- Exercise -
Everything from the line with "return plant;" through the line with "zip(*points))), Vector(map(max, zip(*points)))" should be repeated exactly, both of those lines included, and nothing else.
── Provided records ──
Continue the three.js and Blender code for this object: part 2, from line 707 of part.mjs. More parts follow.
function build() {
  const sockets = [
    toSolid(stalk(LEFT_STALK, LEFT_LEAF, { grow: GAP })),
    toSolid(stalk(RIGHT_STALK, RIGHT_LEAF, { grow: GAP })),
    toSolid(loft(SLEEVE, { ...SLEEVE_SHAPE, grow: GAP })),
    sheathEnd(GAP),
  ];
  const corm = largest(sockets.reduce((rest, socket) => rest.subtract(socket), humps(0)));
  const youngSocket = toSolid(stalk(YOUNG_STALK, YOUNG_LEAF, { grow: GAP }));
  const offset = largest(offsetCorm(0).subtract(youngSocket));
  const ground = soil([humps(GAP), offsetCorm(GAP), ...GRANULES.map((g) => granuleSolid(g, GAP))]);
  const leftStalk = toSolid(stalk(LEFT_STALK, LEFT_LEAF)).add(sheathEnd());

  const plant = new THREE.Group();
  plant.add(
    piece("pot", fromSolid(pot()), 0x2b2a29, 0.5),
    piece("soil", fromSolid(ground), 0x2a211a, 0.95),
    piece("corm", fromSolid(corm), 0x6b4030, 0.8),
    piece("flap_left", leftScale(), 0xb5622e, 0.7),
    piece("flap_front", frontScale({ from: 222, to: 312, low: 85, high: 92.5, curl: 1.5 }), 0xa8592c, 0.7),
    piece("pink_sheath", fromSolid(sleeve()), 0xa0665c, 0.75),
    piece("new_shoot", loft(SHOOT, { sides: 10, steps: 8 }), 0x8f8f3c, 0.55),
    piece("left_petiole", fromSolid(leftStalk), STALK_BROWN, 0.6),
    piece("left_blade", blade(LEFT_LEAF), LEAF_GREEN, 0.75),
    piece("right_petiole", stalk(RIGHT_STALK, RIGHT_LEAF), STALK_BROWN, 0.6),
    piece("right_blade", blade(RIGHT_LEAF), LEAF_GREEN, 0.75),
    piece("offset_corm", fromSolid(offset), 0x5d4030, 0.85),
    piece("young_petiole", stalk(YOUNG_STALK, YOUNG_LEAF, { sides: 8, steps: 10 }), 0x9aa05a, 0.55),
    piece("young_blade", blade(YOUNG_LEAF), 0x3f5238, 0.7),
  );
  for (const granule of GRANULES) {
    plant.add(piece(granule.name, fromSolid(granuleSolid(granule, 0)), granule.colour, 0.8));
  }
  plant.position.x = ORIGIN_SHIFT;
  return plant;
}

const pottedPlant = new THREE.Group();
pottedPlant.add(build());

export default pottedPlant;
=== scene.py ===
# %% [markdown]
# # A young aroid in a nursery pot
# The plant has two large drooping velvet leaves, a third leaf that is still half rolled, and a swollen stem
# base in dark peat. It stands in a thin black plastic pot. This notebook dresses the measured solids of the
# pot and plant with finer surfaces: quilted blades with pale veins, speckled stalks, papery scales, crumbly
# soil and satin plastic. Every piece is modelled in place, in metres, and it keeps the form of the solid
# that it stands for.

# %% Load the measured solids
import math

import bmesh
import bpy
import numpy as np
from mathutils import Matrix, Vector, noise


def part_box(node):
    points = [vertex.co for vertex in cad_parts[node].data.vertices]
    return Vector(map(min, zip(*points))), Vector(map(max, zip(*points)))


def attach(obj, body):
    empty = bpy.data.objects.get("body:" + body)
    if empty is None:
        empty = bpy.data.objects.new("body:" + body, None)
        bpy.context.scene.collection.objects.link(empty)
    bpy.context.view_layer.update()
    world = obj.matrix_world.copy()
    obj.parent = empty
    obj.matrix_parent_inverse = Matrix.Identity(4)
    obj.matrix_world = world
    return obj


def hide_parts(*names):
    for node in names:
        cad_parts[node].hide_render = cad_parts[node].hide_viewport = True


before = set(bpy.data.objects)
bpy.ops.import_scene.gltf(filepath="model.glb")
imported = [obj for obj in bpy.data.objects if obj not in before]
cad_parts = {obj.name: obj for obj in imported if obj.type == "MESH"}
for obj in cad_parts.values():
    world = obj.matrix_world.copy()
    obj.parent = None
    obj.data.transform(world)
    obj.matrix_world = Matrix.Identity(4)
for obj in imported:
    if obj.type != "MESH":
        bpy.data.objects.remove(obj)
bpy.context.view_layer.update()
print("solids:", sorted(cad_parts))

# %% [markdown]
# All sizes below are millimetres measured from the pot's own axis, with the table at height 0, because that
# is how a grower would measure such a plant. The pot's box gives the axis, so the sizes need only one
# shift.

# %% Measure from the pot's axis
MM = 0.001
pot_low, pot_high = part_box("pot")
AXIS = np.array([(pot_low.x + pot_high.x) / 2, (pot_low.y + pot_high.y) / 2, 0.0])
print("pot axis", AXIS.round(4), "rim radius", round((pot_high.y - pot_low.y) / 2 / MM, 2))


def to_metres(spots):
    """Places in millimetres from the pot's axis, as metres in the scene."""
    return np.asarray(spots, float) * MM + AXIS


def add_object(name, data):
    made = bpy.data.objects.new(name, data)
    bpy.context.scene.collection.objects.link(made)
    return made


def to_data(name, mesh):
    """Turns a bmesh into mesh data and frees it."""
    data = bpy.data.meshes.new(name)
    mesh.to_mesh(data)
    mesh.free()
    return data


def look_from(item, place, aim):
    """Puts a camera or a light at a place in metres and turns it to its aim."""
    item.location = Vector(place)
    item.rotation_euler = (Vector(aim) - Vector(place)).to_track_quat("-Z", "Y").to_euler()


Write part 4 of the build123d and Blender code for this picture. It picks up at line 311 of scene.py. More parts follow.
───
- Task result -
  return plant;
}

const pottedPlant = new THREE.Group();
pottedPlant.add(build());

export default pottedPlant;
=== scene.py ===
# %% [markdown]
# # A young aroid in a nursery pot
# The plant has two large drooping velvet leaves, a third leaf that is still half rolled, and a swollen stem
# base in dark peat. It stands in a thin black plastic pot. This notebook dresses the measured solids of the
# pot and plant with finer surfaces: quilted blades with pale veins, speckled stalks, papery scales, crumbly
# soil and satin plastic. Every piece is modelled in place, in metres, and it keeps the form of the solid
# that it stands for.

# %% Load the measured solids
import math

import bmesh
import bpy
import numpy as np
from mathutils import Matrix, Vector, noise


def part_box(node):
    points = [vertex.co for vertex in cad_parts[node].data.vertices]
    return Vector(map(min, zip(*points))), Vector(map(max, zip(*points)))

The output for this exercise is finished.